<<<<

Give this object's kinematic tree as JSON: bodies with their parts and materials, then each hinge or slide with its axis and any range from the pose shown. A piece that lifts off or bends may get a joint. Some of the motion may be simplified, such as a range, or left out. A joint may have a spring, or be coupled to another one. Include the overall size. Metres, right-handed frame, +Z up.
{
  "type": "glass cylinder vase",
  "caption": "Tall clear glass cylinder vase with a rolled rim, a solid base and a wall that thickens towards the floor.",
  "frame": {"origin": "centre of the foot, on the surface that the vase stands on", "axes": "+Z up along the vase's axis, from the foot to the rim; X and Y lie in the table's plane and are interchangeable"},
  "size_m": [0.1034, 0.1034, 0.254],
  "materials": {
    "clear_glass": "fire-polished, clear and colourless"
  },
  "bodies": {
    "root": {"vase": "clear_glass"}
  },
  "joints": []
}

>>>>

Isolate the lines above that contain the word "materials" and copy them.

Give this object's kinematic tree as JSON: bodies with their parts and materials, then each hinge or slide with its axis and any range from the pose shown. A piece that lifts off or bends may get a joint. Some of the motion may be simplified, such as a range, or left out. A joint may have a spring, or be coupled to another one. Include the overall size. Metres, right-handed frame, +Z up.
  "materials": {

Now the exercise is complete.